As described above, the motor according to one exemplary embodiment of the present invention has been described in detail with reference to the exemplary embodiments.

While the present invention has been particularly described with reference to the exemplary embodiments, it should be understood by those of skilled in the art that various changes, modifications, and replacements may be made without departing from the spirit and scope of the present invention. Therefore, the exemplary embodiments and accompanying drawings should be considered in a descriptive sense only and not for purposes of limitation. Accordingly, the scope of the invention is not limited by the embodiments and accompanying drawings. The scope of the invention is defined not by the detailed description of the invention but by the appended claims, and encompasses all modifications and equivalents that fall within the scope of the appended claims.

DESCRIPTION OF SYMBOLS

100: STATOR

110: STATOR COIL

120: COIL

130: INSULATOR

130 a: INNER CIRCUMFERENTIAL PART

130 b: OUTER CIRCUMFERENTIAL PART

131,132: VIBRATION PREVENTION UNITS

132 a: HOOK

132 b: BLOCKING SURFACE

200: BUSHBAR

210: BODY

220: TERMINAL

230: SLOT

240: GUIDE UNIT

300: ROTOR

400: SHAFT

Claims

1. A motor comprising: A stator including a stator core, a coil wound around the stator core, and an insulator mounted on the stator core and configured to insulate the coil and the stator core, wherein the insulator includes a vibration prevention unit;a busbar disposed on the stator and conductively connected to the coil, including a plurality of recesses wherein each recess has an upper surface and a lateral surface perpendicular to the upper surface and is formed on an inner circumferential surface of the busbar to receive the vibration prevention unit, and including guide units disposed between adjacent recesses;a rotor disposed inside the stator; anda shaft coupled to the rotor,wherein the vibration prevention unit extends upward from an upper surface of an inner circumferential part thereof and is in contact with the inner circumferential surface of the busbar;wherein sides of the vibration prevention unit are in contact with and rub sides of the guide units,wherein the vibration prevention unit includes a hook formed on an upper end of the vibration prevention unit, the hook is formed to protrude inwardly, and the hook includes a blocking surface blocking an upper surface of the busbar,wherein the recesses are formed to be inclined toward a center of a ring-shaped body made of an insulating material and provided on the busbar, andwherein a side of the vibration prevention unit is formed to be inclined.
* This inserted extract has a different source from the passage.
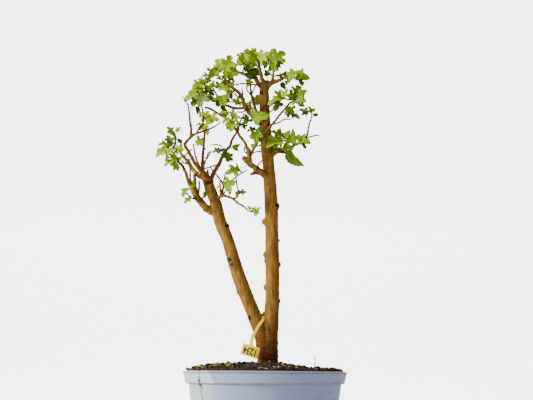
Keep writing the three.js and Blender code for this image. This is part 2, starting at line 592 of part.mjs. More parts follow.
function woodDistance(point) {
  return Math.min(...woodSamples.map(({ centre, radius }) => centre.distanceTo(point) - radius));
}

// A leaf's own directions: along it, across it, and out of its upper face
function leafAxes(base, tip, roll) {
  const forward = tip.clone().sub(base).normalize();
  const facing = new THREE.Vector3(0, -1, facingUp);
  const across = facing.clone().cross(forward).normalize();
  across.applyAxisAngle(forward, THREE.MathUtils.degToRad(roll));
  return { forward, across, out: forward.clone().cross(across) };
}

// Points and triangles of one closed body
function startBody() {
  const positions = [];
  const index = [];
  const point = (place) => positions.push(...place.toArray()) / 3 - 1;
  const face = (...corners) => {
    for (let i = 1; i < corners.length - 1; i += 1) {
      index.push(corners[0], corners[i], corners[i + 1]);
    }
  };
  const finished = () => {
    const geometry = new THREE.BufferGeometry();
    geometry.setAttribute('position', new THREE.Float32BufferAttribute(positions, 3));
    geometry.setIndex(index);
    return solidOf(geometry);
  };
  return { point, face, finished };
}

// Adds one blade and the stalk that joins it to the four corners of an opening in the shoot.
// The outline runs from the right side of the base round the tip to the left side.
function addLeaf(body, opening, [outline, base, tip, roll], grow) {
  const start = vector(base);
  const size = start.distanceTo(vector(tip));
  const { forward, across, out } = leafAxes(start, vector(tip), roll);
  const half = bladeThickness / 2 + grow;
  const margin = 1 + (2.2 * grow) / size;
  const edge = (stalkHalfWidth + grow) / size / margin;
  const right = outline.slice(1, -1);
  const left = right.map(([u, v]) => [u, -v]).reverse();
  const flat = [[0, edge], ...right, outline.at(-1), ...left, [0, -edge], [0.5, 0]];
  const [upper, lower] = [1, -1].map((side) => flat.map(([u, v]) => body.point(start.clone()
    .addScaledVector(forward, size * (0.5 + (u - 0.5) * margin))
    .addScaledVector(across, size * v * margin)
    .addScaledVector(out, side * half + size * (bladeArch * 4 * u * (1 - u)
      + bladeFold * Math.abs(v))))));
  const middle = flat.length - 1;
  const tipPlace = right.length + 1;
  const halves = [
    [...Array.from({ length: tipPlace + 1 }, (_, i) => i), middle],
    [...Array.from({ length: tipPlace + 1 }, (_, i) => tipPlace + i), middle],
  ];
  const corners = [[0, middle - 1, middle]];
  halves.forEach((ring) => {
    const shape = ring.map((i) => new THREE.Vector2(...flat[i]));
    THREE.ShapeUtils.triangulateShape(shape, []).forEach((three) => {
      corners.push(three.map((i) => ring[i]));
    });
  });
  corners.forEach(([a, b, c]) => {
    const turn = (flat[b][0] - flat[a][0]) * (flat[c][1] - flat[a][1])
      - (flat[b][1] - flat[a][1]) * (flat[c][0] - flat[a][0]);
    const [p, q, r] = turn > 0 ? [a, b, c] : [a, c, b];
    body.face(upper[p], upper[q], upper[r]);
    body.face(lower[p], lower[r], lower[q]);
  });
  for (let i = 0; i < middle - 1; i += 1) {
    body.face(upper[i], upper[i + 1], lower[i + 1], lower[i]);
  }
  const end = [upper[0], upper[middle - 1], lower[middle - 1], lower[0]];
  const places = [[edge, 1], [-edge, 1], [-edge, -1], [edge, -1]].map(([v, side]) => (
    start.clone().addScaledVector(across, size * v).addScaledVector(out, side * half)));
  const twist = (turn) => opening.reduce((sum, { place }, i) => (
    sum + place.distanceTo(places[(i + turn) % 4])), 0);
  const turn = [0, 1, 2, 3].reduce((best, one) => (twist(one) < twist(best) ? one : best));
  opening.forEach(({ id }, i) => {
    const next = (i + 1) % 4;
    body.face(id, opening[next].id, end[(next + turn) % 4], end[(i + turn) % 4]);
  });
}

// Moves a point along a direction until it is clear of the wood
function clearOfWood(from, direction) {
  const point = from.clone();
  while (woodDistance(point) < footDepth) point.addScaledVector(direction, 0.1);
  return point;
}

// The leaves of one spray: a short square shoot, with a leaf out of the side of each length that
// faces it, and one leaf out of its end
function spraySolid([, root, leaves], grow = 0) {
  const centre = new THREE.Vector3();
  leaves.forEach(([, base]) => centre.addScaledVector(vector(base), 1 / leaves.length));
  const heading = centre.clone().sub(vector(root)).normalize();
  const foot = clearOfWood(vector(root), heading);
  const end = foot.clone().lerp(centre, leaves.length > 1 ? shootShare : 0);
  const ordered = leaves.map((leaf) => ({
    leaf,
    lean: vector(leaf[1]).sub(foot).normalize().dot(heading),
  })).sort((a, b) => a.lean - b.lean).map(({ leaf }) => leaf);
  const side = new THREE.Vector3(0, 1, 0).cross(heading).normalize();
  const other = heading.clone().cross(side);
  const width = shootHalfWidth + grow;
  const body = startBody();
  const rings = ordered.map((_, i) => [[1, 0], [0, 1], [-1, 0], [0, -1]].map(([a, b]) => {
    const place = foot.clone().lerp(end, leaves.length > 1 ? i / (leaves.length - 1) : 0)
      .addScaledVector(side, a * width).addScaledVector(other, b * width);
    return { place, id: body.point(place) };
  }));
  body.face(...rings[0].map(({ id }) => id).reverse());
  ordered.slice(0, -1).forEach((leaf, i) => {
    const away = vector(leaf[1]).sub(rings[i][0].place);
    const openings = rings[i].map((corner, k) => {
      const next = (k + 1) % 4;
      const quad = [corner, rings[i][next], rings[i + 1][next], rings[i + 1][k]];
      const outward = quad[1].place.clone().sub(corner.place)
        .cross(quad[3].place.clone().sub(corner.place)).normalize();
      return { quad, facing: outward.dot(away) };
    });
    const chosen = openings.reduce((best, one) => (one.facing > best.facing ? one : best));
    openings.forEach((one) => {
      if (one !== chosen) body.face(...one.quad.map(({ id }) => id));
    });
    addLeaf(body, chosen.quad, leaf, grow);
  });
  addLeaf(body, rings.at(-1), ordered.at(-1), grow);
  return body.finished();
}

// The pot: a turned shell with a stepped rim band, and drain holes through its floor
function potSolid() {
  const bandFoot = potHeight - bandDepth;
  const wallTop = rimRadius - bandTaper - bandStep;
  const inner = wallTop - potWall;
  const profile = [
    [0, 0], [footRadius - footBevel, 0], [footRadius, footBevel], [wallTop, bandFoot - 1],
    [rimRadius - bandTaper, bandFoot], [rimRadius, potHeight - 3], [rimRadius - 1, potHeight],
    [rimRadius - 3, potHeight], [rimRadius - bandTaper - potWall - 1, bandFoot + 2],
    [inner, bandFoot - 4], [footRadius - potWall, potFloor], [0, potFloor]];
  const shell = solidOf(new THREE.LatheGeometry(
    profile.map(([r, z]) => new THREE.Vector2(r, z)), potSides).rotateX(Math.PI / 2));
  const holes = Array.from({ length: drainHoles }, (_, i) => {
    const angle = (2 * Math.PI * (i + 0.5)) / drainHoles;
    return solidOf(new THREE.CylinderGeometry(drainHoleRadius, drainHoleRadius, 4 * potFloor, 10)
      .rotateX(Math.PI / 2)
      .translate(drainCircleRadius * Math.cos(angle), drainCircleRadius * Math.sin(angle), 0));
  });
  return shell.subtract(joined(holes));
}

// Radius of the pot's inside at a height
function potInside(z) {
  const bandFoot = potHeight - bandDepth;
  const top = rimRadius - bandTaper - bandStep - potWall;
  return THREE.MathUtils.mapLinear(Math.min(z, bandFoot - 4), potFloor, bandFoot - 4,
    footRadius - potWall, top);
}

// The soil: it fills the pot and rises in a grainy mound round the trunk
function soilSolid() {
  const random = seeded(7);
  const edge = potInside(potHeight) - seatGap;
  const floor = potFloor + seatGap;
  const positions = [];
  const index = [];
  const ring = (radius, height) => {
    for (let spoke = 0; spoke < potSides; spoke += 1) {
      const angle = (2 * Math.PI * spoke) / potSides - Math.PI / 2;
      positions.push(radius * Math.cos(angle), radius * Math.sin(angle), height(angle));
    }
  };
  for (let step = 1; step < soilRings; step += 1) {
    const share = step / soilRings;
    ring(edge * share, () => soilEdgeHeight + moundHeight * (1 - share ** 2.5)
      + grainRelief * (random() - 0.5) * 2);
  }
  ring(edge, () => soilEdgeHeight - 1.5);
  ring(edge, () => potHeight - bandDepth - 4);
  ring(potInside(floor) - seatGap, () => floor);
  const rings = positions.length / 3 / potSides;
  const top = positions.length / 3;
  positions.push(0, 0, soilEdgeHeight + moundHeight);
  positions.push(0, 0, floor);
  for (let spoke = 0; spoke < potSides; spoke += 1) {
    const next = (spoke + 1) % potSides;
    index.push(top, spoke, next);
    for (let row = 0; row < rings - 1; row += 1) {
      const a = row * potSides + spoke;
      const b = row * potSides + next;
      index.push(a, a + potSides, b, b, a + potSides, b + potSides);
    }
    index.push(top + 1, (rings - 1) * potSides + next, (rings - 1) * potSides + spoke);
  }
  const geometry = new THREE.BufferGeometry();
  geometry.setAttribute('position', new THREE.Float32BufferAttribute(positions, 3));
  geometry.setIndex(index);
  return solidOf(geometry);
}

// The tag: a plate with rounded corners, and a flat strap that runs in a loop from its upper edge
function tagSolid() {
  const across = tagAlong.clone().normalize();
  const out = across.clone().cross(tagDown).normalize();
  const down = out.clone().cross(across).normalize();
  const outline = new THREE.Shape();
  outline.absarc(tagCorner, tagCorner, tagCorner, Math.PI, 1.5 * Math.PI);
  outline.absarc(tagLength - tagCorner, tagCorner, tagCorner, -0.5 * Math.PI, 0);
  outline.absarc(tagLength - tagCorner, tagWidth - tagCorner, tagCorner, 0, 0.5 * Math.PI);
  outline.absarc(tagCorner, tagWidth - tagCorner, tagCorner, 0.5 * Math.PI, Math.PI);
  const plate = new THREE.ExtrudeGeometry(outline, {
    depth: tagThickness, bevelEnabled: false, curveSegments: 2,
  });
  plate.applyMatrix4(new THREE.Matrix4().makeBasis(across, down, out).setPosition(tagTopLeft));
  const route = new THREE.CatmullRomCurve3(strapRoute.map(vector), true, 'centripetal');
  const section = new THREE.Shape([
    new THREE.Vector2(-strapThickness / 2, -strapWidth / 2),
    new THREE.Vector2(strapThickness / 2, -strapWidth / 2),
    new THREE.Vector2(strapThickness / 2, strapWidth / 2),
    new THREE.Vector2(-strapThickness / 2, strapWidth / 2)]);
  const strap = new THREE.ExtrudeGeometry(section, { steps: 22, extrudePath: route });
  return solidOf(plate).add(solidOf(strap));
}

const materials = {
  pot: new THREE.MeshStandardMaterial({ color: 0xaebfca, roughness: 0.55, metalness: 0 }),
  soil: new THREE.MeshStandardMaterial({ color: 0x4a3323, roughness: 1, metalness: 0 }),
  bark: new THREE.MeshStandardMaterial({ color: 0x8a6428, roughness: 0.85, metalness: 0 }),
  leaf: new THREE.MeshStandardMaterial({ color: 0x8db010, roughness: 0.55, metalness: 0 }),
  leafShade: new THREE.MeshStandardMaterial({ color: 0x557608, roughness: 0.6, metalness: 0 }),
  dryLeaf: new THREE.MeshStandardMaterial({ color: 0x1c1f12, roughness: 0.9, metalness: 0 }),
  tag: new THREE.MeshStandardMaterial({ color: 0xf5d90a, roughness: 0.45, metalness: 0 }),
  stalk: new THREE.MeshStandardMaterial({ color: 0xb0a48c, roughness: 0.9, metalness: 0 }),
};

// A spray takes the colour that most of its leaves have
function sprayMaterial([, , leaves]) {
  if (leaves.some((leaf) => leaf[4] === dry)) return materials.dryLeaf;
  const shaded = leaves.filter((leaf) => leaf[4] === dark).length;
  return shaded * 2 > leaves.length ? materials.leafShade : materials.leaf;
}

const wood = woodSolid(0);
const woodMargin = woodSolid(seatGap);
const tree = new THREE.Group();
tree.add(meshOf('wood', wood, materials.bark));

// Each spray is cut clear of the wood and of the sprays before it
const placed = [];
sprays.forEach((spray) => {
  let solid = spraySolid(spray).subtract(woodMargin);
  const reach = solid.boundingBox();
  placed.filter(({ box }) => [0, 1, 2].every((i) => (
    box.min[i] < reach.max[i] && box.max[i] > reach.min[i]
  ))).forEach(({ margin }) => {
    solid = solid.subtract(margin);
  });
  solid = largestBody(solid);
  const margin = spraySolid(spray, seatGap / 2);
  placed.push({ box: margin.boundingBox(), margin });
  tree.add(meshOf(`leaves_${spray[0]}`, solid, sprayMaterial(spray)));
});

const stalkHole = solidOf(limbGeometry(stalkRoute, [stalkRadius, stalkRadius], 6, 3, seatGap));
tree.add(meshOf('dry_stalk', solidOf(limbGeometry(stalkRoute, [stalkRadius, stalkRadius * 0.6], 5, 3)),
  materials.stalk));
tree.add(meshOf('tag', tagSolid(), materials.tag));

const pot = new THREE.Group();
pot.add(meshOf('pot', potSolid(), materials.pot));
pot.add(meshOf('soil', soilSolid().subtract(woodMargin).subtract(stalkHole), materials.soil));

const bonsai = new THREE.Group();
bonsai.add(pot, tree);

export default bonsai;
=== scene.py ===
"""A white mulberry bonsai in its round nursery pot, drawn over its solids.

Metres, Z up. The origin is the centre of the pot's underside, and the side that the photo shows
faces -Y. Rows of points are in millimetres, as they were measured.
"""
import json
import math
import random

import bmesh
import bpy
from mathutils import Matrix, Vector, kdtree, noise


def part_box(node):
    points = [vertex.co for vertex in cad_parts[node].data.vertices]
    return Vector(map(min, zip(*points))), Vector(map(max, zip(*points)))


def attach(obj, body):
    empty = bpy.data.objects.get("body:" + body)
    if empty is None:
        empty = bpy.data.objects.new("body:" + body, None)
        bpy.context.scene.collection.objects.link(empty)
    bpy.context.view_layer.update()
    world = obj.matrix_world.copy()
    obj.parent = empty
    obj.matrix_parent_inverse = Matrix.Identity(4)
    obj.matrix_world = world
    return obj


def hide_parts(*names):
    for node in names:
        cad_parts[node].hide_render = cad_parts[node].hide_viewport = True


bl_info = {
    "name": "Potted Mulberry Bonsai",
    "version": (1, 0, 0),
    "blender": (4, 5, 0),
    "location": "3D View > Sidebar > Bonsai",
    "description": "Makes a mulberry bonsai with its pot, soil, leaves and tag",
    "category": "Add Mesh",
}

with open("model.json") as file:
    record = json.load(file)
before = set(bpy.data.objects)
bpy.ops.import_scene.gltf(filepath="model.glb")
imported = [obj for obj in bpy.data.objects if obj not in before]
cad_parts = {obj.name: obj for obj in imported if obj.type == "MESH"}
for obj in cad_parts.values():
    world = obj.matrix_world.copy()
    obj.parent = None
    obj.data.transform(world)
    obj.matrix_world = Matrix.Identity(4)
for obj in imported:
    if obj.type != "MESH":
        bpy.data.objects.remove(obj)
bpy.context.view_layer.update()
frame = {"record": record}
POT_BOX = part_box("pot")
SOIL_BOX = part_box("soil")
SOIL_EDGE = SOIL_BOX[1][1]
RIM_EDGE = min(SOIL_EDGE + 0.0055, POT_BOX[1][1] - 0.004)

MM = 0.001
BODY = "root"

# Steps along the lines that limbs and the strap follow
TRUNK_STEP = 4 * MM
LIMB_STEP = 2.2 * MM
STRAP_STEP = 1.8 * MM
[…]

2. The motor of claim 1, wherein the outer circumferential part of the vibration prevention unit is in contact with the inner circumferential surface of the busbar.

3. The motor of claim 1, wherein the vibration prevention unit is forcibly inserted into the recesses.

4. The motor of claim 1, wherein the busbar includes a stepped portion protruding from an upper end of the inner circumferential surface thereof and a lower side of the stepped portion is in contact with an upper side of the vibration prevention unit.

5. The motor of claim 4, wherein the stepped portion has a stepped surface formed to be parallel to an upper surface of the vibration prevention unit.

6. The motor of claim 4, wherein the stepped portion has a lateral surface formed to be in parallel to the lateral surfaces of the plurality of recesses.

7. The motor of claim 1, wherein the vibration prevention unit includes a hook formed on an upper end thereof.

8. The motor of claim 7, wherein the hook is formed to protrude inward.

9. The motor of claim 8, wherein the hook includes a blocking surface blocking an upper surface of the busbar.

10. The motor of claim 9, wherein the blocking surface is parallel to the upper surface of the busbar.